A good note says what is wrong, what is missing, what isn't clear, what makes no sense. A good note is offered at a timely moment, not too late to fix the problem. A good note doesn't make demands; it doesn't even have to include a proposed fix. But if it does, that fix is offered only to illustrate a potential solution, not to prescribe an answer. Most of all, though, a good note is specific. (103) 
Rigorous honesty is difficult, but it is not cruel. It is problematic if there is greater honesty around the water cooler than in the spaces where work is hashed out. Catmull's solution: find people who will be candid, and keep them close.

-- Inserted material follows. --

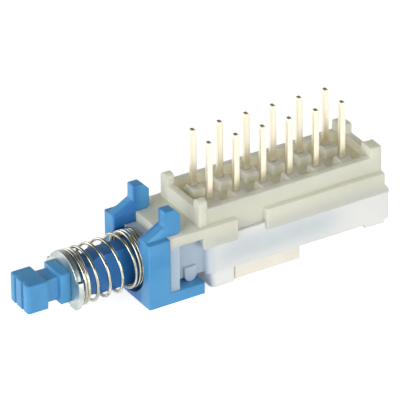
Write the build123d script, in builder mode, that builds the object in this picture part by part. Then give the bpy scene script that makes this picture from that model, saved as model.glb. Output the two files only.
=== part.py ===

Third, Catmull extols courage, in the form of fearlessness with respect to failure, as a necessary element within Pixar. Rather than being driven by a fear of failure, failure can be seen as a tool for learning and exploration (109). A critical question in an institution is: "What happens when an error is discovered?" Is there an inward turn among the personnel? Does the question turn to: "Whose fault is this?" Catmull summarizes: "In a fear-based, failure-averse culture, . . . their work will be derivative, not innovative" (111). A different understanding of failure can generate a different response. Experimentation is necessary to reach the highest quality outcome. "The silver lining of a major meltdown is that it give managers a chance to send clear signal to employees about the company's values, which inform the role each individual should expect to play," writes Catmull (164-165). It is, then, amid setbacks, that an organization's genuine commitments are revealed and innovative responses are born.

Creativity, Inc. is not just another management book nor an homage to Steve Jobs; it is the lively tale of the founding and development of a tremendously creative corporate culture based on candor and courage. Catmull shares practical steps in how these characteristics were fostered at Pixar and Disney Animation. Any reader will find some worthy take-aways from this book.